_SET TASK_
From the line with "insert = thread_insert()" to the line with "imported = [obj", both lines included, set down exactly those lines, please, and no others.

_EXERCISE DATA_

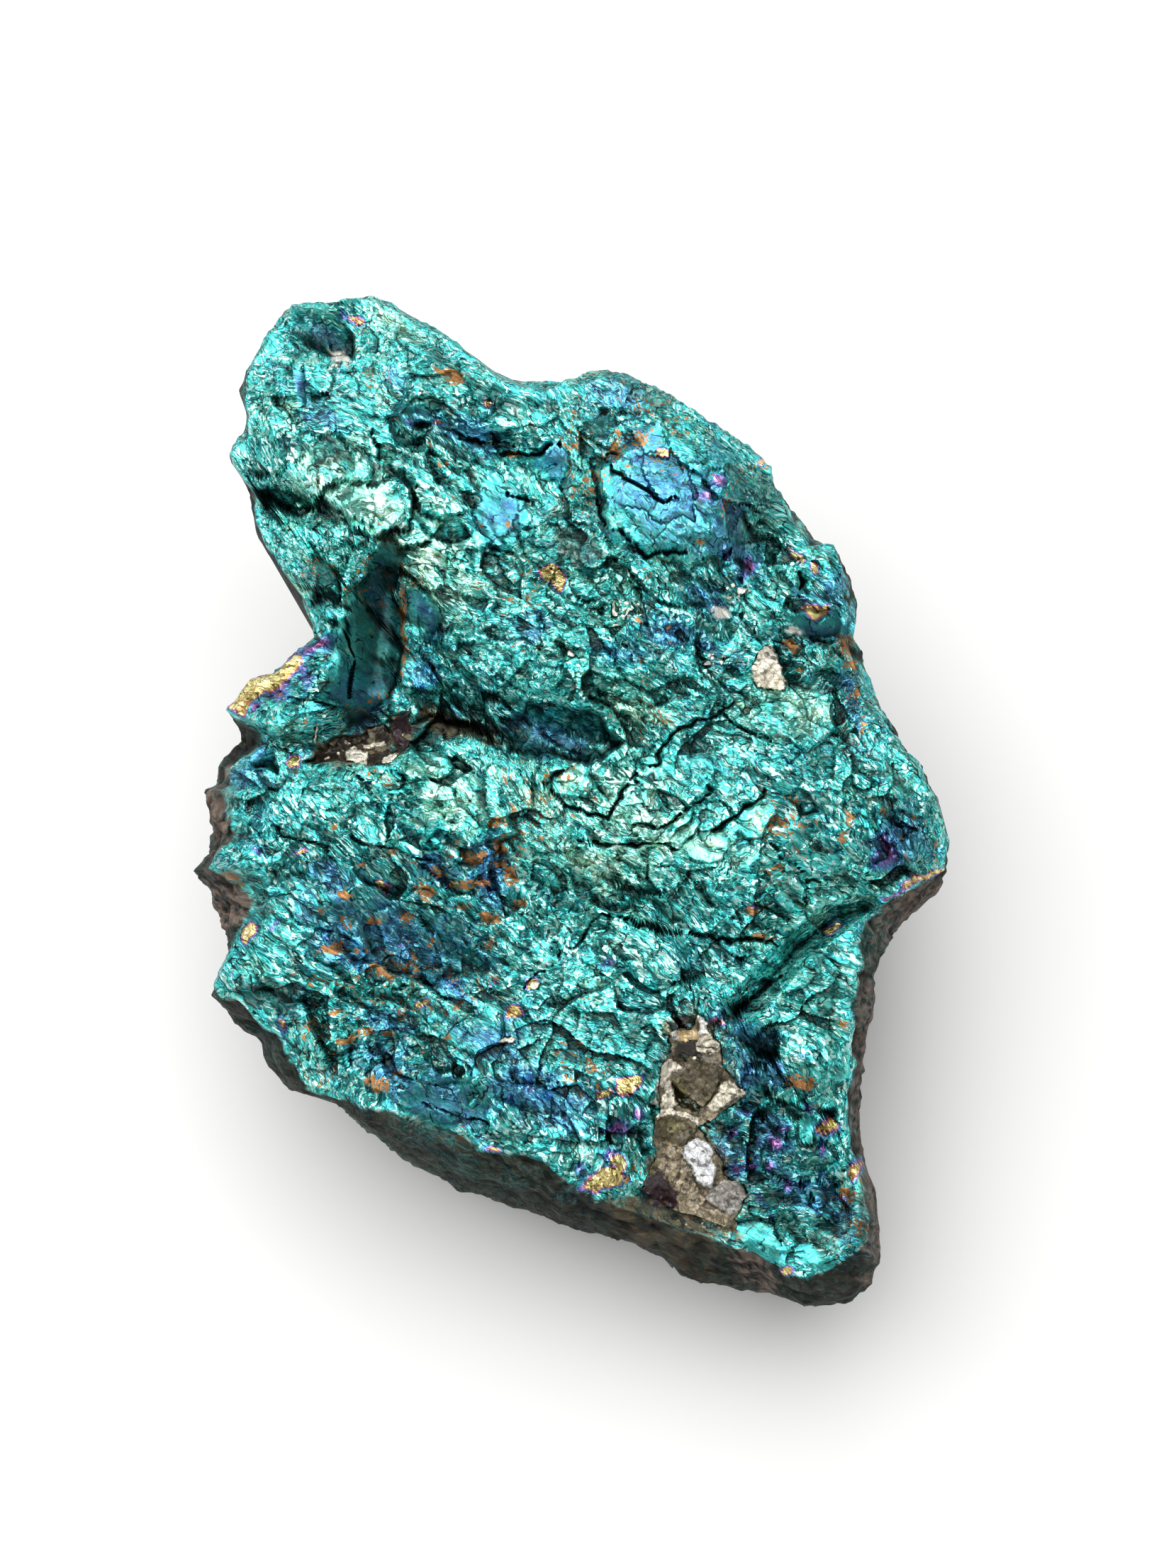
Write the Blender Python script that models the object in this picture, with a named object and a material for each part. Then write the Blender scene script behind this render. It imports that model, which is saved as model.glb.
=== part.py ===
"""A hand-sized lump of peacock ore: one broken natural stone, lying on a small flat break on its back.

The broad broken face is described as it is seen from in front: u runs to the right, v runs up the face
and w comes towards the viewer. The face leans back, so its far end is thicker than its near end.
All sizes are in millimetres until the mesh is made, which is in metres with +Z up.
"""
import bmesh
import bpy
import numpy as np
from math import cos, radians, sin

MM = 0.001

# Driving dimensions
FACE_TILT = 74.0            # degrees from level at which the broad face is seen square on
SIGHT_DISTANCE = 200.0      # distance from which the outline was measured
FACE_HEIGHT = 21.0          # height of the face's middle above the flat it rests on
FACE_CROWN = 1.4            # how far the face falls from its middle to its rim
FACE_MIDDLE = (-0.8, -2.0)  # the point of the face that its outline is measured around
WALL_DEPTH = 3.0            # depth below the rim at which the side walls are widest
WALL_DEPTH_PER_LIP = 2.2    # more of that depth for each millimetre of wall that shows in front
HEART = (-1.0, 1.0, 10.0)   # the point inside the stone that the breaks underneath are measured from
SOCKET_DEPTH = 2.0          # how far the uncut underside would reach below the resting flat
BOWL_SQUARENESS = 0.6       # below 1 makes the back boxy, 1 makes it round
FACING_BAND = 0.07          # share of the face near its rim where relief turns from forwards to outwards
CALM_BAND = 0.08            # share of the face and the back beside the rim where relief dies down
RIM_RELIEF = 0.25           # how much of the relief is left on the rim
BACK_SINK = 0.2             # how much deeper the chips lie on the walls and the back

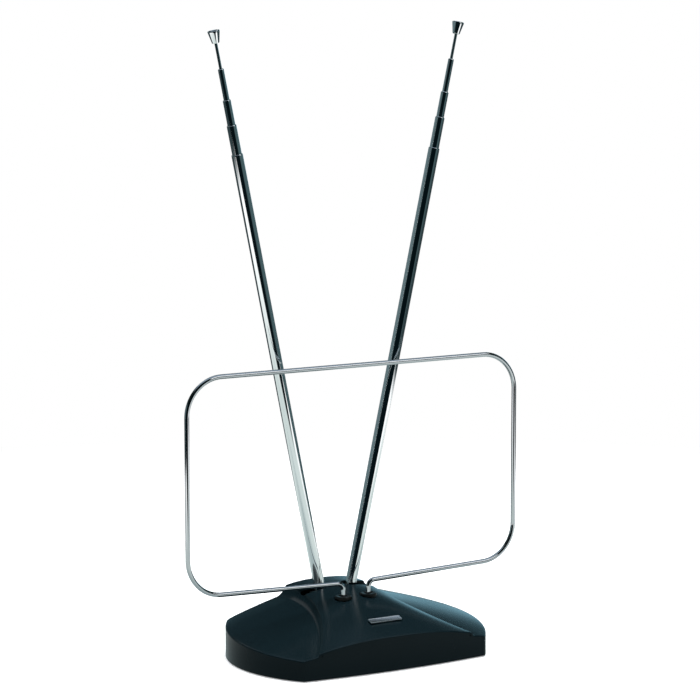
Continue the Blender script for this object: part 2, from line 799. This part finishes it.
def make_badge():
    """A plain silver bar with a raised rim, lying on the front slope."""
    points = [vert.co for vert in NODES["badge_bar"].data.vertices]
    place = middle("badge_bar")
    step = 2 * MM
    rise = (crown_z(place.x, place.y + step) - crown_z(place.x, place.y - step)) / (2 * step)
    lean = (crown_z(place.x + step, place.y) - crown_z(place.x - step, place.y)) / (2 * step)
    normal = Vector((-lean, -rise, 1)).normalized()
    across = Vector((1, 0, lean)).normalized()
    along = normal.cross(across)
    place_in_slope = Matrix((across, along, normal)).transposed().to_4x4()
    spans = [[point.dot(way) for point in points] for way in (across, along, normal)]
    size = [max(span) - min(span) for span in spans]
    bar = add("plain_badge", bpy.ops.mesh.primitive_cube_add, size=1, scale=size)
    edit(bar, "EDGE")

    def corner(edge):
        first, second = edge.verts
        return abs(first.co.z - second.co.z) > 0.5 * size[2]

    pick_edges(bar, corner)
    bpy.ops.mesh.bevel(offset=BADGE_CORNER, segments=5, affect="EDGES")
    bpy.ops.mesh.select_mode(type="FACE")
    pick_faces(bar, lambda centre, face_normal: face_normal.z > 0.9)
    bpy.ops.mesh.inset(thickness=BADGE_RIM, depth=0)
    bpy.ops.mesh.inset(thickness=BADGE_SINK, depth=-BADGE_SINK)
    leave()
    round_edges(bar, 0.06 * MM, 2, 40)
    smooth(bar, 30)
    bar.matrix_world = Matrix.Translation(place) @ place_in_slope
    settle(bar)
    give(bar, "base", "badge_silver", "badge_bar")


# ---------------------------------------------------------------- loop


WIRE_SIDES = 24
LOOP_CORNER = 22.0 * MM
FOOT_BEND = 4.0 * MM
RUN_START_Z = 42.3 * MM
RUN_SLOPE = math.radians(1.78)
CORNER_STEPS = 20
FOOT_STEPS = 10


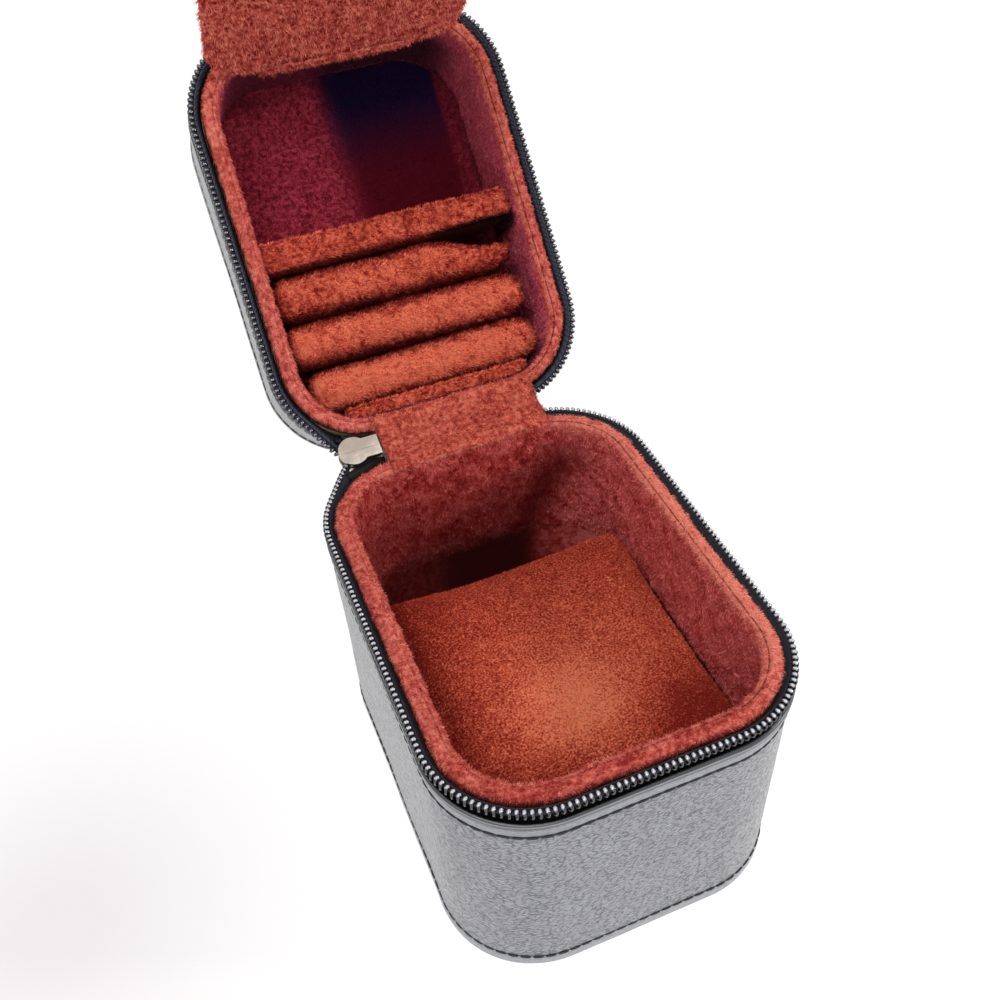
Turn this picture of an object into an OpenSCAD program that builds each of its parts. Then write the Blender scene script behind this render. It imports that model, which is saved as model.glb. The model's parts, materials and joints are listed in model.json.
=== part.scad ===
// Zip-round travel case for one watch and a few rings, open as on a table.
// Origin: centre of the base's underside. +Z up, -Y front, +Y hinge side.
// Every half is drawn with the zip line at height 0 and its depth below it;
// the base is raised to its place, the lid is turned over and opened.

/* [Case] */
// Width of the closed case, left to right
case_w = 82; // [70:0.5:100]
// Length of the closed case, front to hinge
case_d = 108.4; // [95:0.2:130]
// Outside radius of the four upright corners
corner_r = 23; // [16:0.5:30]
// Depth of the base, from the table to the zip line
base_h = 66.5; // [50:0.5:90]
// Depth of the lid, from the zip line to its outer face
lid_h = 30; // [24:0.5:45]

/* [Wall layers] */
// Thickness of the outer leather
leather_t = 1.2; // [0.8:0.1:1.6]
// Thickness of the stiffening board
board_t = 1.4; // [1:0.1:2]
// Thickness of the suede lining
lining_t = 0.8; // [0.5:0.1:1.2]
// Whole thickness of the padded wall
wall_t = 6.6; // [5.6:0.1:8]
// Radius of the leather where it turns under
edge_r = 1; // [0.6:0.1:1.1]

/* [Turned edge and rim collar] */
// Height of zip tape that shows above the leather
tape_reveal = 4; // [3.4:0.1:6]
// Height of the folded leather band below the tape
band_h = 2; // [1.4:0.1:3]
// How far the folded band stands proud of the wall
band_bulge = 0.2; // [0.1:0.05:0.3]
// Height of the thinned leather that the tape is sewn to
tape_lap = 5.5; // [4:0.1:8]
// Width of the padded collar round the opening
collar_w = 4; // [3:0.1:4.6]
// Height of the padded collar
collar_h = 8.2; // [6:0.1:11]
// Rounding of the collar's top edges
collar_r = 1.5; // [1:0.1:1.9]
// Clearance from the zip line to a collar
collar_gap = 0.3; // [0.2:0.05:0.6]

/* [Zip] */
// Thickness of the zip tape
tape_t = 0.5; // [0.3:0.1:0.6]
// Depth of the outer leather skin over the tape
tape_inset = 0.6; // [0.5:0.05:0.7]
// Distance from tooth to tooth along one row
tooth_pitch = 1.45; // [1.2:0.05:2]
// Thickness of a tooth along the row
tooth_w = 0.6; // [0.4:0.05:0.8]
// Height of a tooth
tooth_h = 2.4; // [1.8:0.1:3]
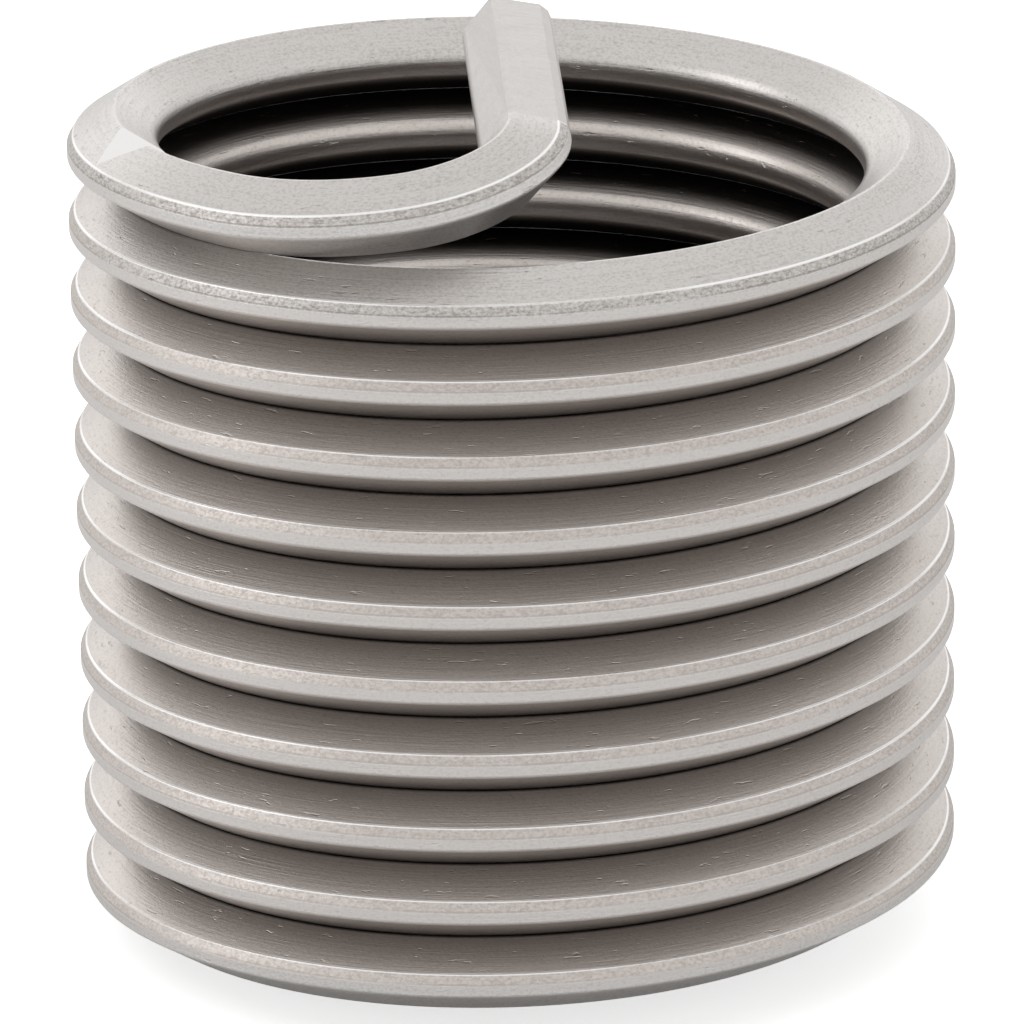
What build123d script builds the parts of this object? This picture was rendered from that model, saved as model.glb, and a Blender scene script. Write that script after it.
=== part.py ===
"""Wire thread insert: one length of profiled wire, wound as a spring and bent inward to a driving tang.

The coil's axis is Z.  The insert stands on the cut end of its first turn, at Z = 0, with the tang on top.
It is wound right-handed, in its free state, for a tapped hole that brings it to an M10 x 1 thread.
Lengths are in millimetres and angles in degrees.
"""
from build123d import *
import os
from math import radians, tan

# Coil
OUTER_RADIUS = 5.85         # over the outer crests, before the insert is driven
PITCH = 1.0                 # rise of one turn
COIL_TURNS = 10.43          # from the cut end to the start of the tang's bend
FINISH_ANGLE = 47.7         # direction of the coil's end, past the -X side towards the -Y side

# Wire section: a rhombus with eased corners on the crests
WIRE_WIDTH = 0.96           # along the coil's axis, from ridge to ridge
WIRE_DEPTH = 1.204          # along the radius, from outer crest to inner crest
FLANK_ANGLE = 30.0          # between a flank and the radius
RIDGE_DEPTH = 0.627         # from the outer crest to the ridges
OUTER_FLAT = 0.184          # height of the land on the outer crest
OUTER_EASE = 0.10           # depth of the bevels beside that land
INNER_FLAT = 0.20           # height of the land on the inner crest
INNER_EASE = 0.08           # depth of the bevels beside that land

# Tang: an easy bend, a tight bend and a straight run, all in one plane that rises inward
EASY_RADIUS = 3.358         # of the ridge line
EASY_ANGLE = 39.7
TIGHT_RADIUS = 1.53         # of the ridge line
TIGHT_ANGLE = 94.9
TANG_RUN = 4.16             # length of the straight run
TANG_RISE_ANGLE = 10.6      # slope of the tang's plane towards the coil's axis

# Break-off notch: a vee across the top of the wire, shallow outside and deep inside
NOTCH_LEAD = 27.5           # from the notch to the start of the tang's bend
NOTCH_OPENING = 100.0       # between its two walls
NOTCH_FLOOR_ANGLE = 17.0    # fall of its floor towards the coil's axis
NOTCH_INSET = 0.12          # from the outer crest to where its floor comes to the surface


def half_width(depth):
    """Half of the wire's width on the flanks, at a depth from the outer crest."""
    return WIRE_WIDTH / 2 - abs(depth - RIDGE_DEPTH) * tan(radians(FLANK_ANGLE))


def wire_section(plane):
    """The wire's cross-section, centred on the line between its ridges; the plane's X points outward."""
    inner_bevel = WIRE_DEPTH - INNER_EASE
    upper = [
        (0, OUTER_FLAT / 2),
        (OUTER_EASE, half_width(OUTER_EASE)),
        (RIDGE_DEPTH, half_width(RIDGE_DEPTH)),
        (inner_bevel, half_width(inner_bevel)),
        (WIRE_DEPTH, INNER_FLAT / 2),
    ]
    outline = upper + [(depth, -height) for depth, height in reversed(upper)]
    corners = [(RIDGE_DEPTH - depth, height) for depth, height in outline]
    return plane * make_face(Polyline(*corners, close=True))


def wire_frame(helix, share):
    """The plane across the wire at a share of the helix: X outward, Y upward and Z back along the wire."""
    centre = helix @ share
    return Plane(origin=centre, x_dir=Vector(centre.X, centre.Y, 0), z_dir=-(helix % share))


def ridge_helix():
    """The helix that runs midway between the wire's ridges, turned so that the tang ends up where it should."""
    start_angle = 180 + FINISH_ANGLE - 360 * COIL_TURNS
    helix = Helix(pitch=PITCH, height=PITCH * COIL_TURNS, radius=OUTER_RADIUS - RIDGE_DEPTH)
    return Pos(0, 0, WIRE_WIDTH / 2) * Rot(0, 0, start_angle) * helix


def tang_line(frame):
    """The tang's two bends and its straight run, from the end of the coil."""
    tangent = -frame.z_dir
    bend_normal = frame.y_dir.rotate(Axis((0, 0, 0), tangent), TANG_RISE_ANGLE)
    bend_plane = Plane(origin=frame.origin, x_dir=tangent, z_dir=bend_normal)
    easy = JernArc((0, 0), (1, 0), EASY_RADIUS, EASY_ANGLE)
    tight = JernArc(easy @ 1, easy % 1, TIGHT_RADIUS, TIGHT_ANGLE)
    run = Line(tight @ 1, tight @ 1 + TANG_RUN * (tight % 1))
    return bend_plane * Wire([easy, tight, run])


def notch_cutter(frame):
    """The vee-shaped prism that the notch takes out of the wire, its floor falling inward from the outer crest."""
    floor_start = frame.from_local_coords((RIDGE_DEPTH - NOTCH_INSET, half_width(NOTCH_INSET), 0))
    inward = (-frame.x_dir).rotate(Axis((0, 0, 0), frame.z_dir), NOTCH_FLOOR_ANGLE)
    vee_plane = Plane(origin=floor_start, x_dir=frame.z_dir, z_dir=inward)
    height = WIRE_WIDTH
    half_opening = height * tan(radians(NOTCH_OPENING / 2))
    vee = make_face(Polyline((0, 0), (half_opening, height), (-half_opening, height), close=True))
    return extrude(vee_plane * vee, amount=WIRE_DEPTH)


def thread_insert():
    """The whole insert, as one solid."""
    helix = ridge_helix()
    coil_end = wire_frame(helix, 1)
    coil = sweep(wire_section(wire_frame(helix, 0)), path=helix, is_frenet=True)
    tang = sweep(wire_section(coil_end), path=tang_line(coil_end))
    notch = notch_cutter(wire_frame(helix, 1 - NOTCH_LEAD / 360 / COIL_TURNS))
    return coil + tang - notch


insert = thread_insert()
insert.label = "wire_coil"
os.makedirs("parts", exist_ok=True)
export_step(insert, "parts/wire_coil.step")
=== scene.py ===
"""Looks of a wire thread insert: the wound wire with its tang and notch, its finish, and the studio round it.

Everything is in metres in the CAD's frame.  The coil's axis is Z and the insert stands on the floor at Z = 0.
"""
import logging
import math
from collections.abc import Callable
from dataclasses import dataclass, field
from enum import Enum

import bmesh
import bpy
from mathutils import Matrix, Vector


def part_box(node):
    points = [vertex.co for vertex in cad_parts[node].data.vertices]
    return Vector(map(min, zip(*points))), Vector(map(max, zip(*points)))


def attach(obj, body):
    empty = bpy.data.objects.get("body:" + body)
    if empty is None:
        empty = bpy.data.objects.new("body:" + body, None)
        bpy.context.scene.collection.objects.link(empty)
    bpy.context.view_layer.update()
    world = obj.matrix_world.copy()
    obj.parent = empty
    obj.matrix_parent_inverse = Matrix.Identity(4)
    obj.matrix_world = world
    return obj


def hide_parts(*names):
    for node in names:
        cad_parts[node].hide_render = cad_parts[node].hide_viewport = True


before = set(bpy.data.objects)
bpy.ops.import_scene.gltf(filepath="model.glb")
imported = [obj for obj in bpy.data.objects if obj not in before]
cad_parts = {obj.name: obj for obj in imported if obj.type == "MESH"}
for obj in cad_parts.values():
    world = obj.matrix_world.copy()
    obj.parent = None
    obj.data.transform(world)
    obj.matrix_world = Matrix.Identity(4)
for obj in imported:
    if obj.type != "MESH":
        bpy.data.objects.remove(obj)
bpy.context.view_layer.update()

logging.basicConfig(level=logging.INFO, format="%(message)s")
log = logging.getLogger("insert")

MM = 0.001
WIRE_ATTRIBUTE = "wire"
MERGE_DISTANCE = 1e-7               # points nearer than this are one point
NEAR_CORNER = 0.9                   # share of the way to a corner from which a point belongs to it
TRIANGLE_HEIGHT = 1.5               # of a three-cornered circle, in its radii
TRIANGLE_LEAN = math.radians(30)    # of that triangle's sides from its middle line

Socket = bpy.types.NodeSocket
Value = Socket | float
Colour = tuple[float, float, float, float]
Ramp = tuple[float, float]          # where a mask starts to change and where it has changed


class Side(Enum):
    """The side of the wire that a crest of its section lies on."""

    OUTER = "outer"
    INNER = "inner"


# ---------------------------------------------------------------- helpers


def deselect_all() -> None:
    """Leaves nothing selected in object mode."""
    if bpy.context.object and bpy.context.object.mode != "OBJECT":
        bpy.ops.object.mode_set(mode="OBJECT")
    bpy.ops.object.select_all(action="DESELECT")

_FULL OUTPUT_
insert = thread_insert()
insert.label = "wire_coil"
os.makedirs("parts", exist_ok=True)
export_step(insert, "parts/wire_coil.step")
=== scene.py ===
"""Looks of a wire thread insert: the wound wire with its tang and notch, its finish, and the studio round it.

Everything is in metres in the CAD's frame.  The coil's axis is Z and the insert stands on the floor at Z = 0.
"""
import logging
import math
from collections.abc import Callable
from dataclasses import dataclass, field
from enum import Enum

import bmesh
import bpy
from mathutils import Matrix, Vector


def part_box(node):
    points = [vertex.co for vertex in cad_parts[node].data.vertices]
    return Vector(map(min, zip(*points))), Vector(map(max, zip(*points)))


def attach(obj, body):
    empty = bpy.data.objects.get("body:" + body)
    if empty is None:
        empty = bpy.data.objects.new("body:" + body, None)
        bpy.context.scene.collection.objects.link(empty)
    bpy.context.view_layer.update()
    world = obj.matrix_world.copy()
    obj.parent = empty
    obj.matrix_parent_inverse = Matrix.Identity(4)
    obj.matrix_world = world
    return obj


def hide_parts(*names):
    for node in names:
        cad_parts[node].hide_render = cad_parts[node].hide_viewport = True


before = set(bpy.data.objects)
bpy.ops.import_scene.gltf(filepath="model.glb")
imported = [obj for obj in bpy.data.objects if obj not in before]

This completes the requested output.